「死んだばあさんに見せてやりたかったよ。この庭から見る青空を」。四月十四日、大阪市内で開かれたシンポジウムで、一人のお年寄りが発言を求めた。阪神高速神戸線沿線に住むこの人は、子供のころ正月に凧(たこ)を飛ばし、端午の節句にこいのぼりを泳がせた空を懐かしんだ。屋根より高い道路ができて、青空を奪われた。「高速道路が落ちたと聞いて喜んでいたんや。そやのに、また造るなんて。涙が出るわ」。最後は掃き捨てるように言った。
公団の復旧スケジュール発表後学者や市民らから疑問や反対の声が相次いだ。
国道43号線と神戸線を「公害道路」として訴訟中の原告団。その主張の背景には一九九二年二月の大阪高裁判決がある。
道路使用の差し止めを求めた沿線住民に、判決は「騒音、振動、排ガスなど道路公害が人体に与える悪影響は広大。だが、道路は公共的価値が高く、現存する以上、その存在を認めざるを得ない」とした。
同訴訟を担当した小牧英夫弁護士は「裁判所は撤去指示こそ出さなかったが、公害道路であることを認定した。公団には違法道路の再建が、高裁判決に背く行為との認識がないのだろうか。近畿地建や公団は、あの判決文の意味をもう一度、考えてみてほしい」と話す。
また、新野幸次郎・神戸都市問題研究所長ら兵庫県内の学者グループでつくる「ひょうご創生研究会」は「高架道路復活をやめ、懸案の道路公害改善を図るとともに、都市景観の向上、快適環境整備に役立てるべき」と提言。高架復旧工事が国道の通行制限を長引かせ、全体の復興の遅れも招くと指摘した。

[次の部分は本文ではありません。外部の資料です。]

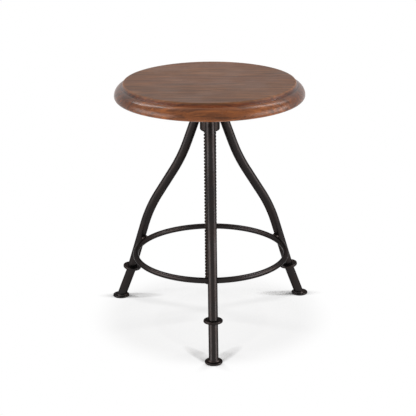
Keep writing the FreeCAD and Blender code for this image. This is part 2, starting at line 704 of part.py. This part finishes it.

さらに、物流確保の視点では、湾岸線を代替連絡ルートとして利用し、名神自動車道との連絡は西宮で南北道路を整備、西は六甲アイランド・摩耶ランプ間の連絡道路を早期整備する-とする。
代替ルートについて、塩崎賢明・神大工学部助教授(都市計画)もこんな統計を示した。
神戸線の一日の交通量は十二万台。当面、ハーバーハイウエーと結ばれた湾岸線の余力が八万台。中国道は震災以降、吹田・西宮北間で数千台増え渋滞しているが、現在、六車線中二車線がストップしており、全線開通すれば賄える。神戸市内へのルートは、43号線の高架橋脚占有部分を道路整備し、今後、中国道と阪高北神戸線との連絡を考えて確保する-。
だが、建設省内部では「市民の持つインフラ・イメージが環境との共生を重視する時代になっているのは分かる」としながらも、「緊急事態で異論を唱える暇などないとき。ましてや都市計画まで触れなければならない道路計画の見直しなど、できるはずがないですよ」(近畿地建幹部)と”内部の論理”を口にする。
米サンフランシスコでは八九年のロマプリータ地震後、高架道路は再建されず、街は海を背にした景観を取り戻した。市民が再建案を「不要」としたからだ。
復旧作業は間もなくスタートする。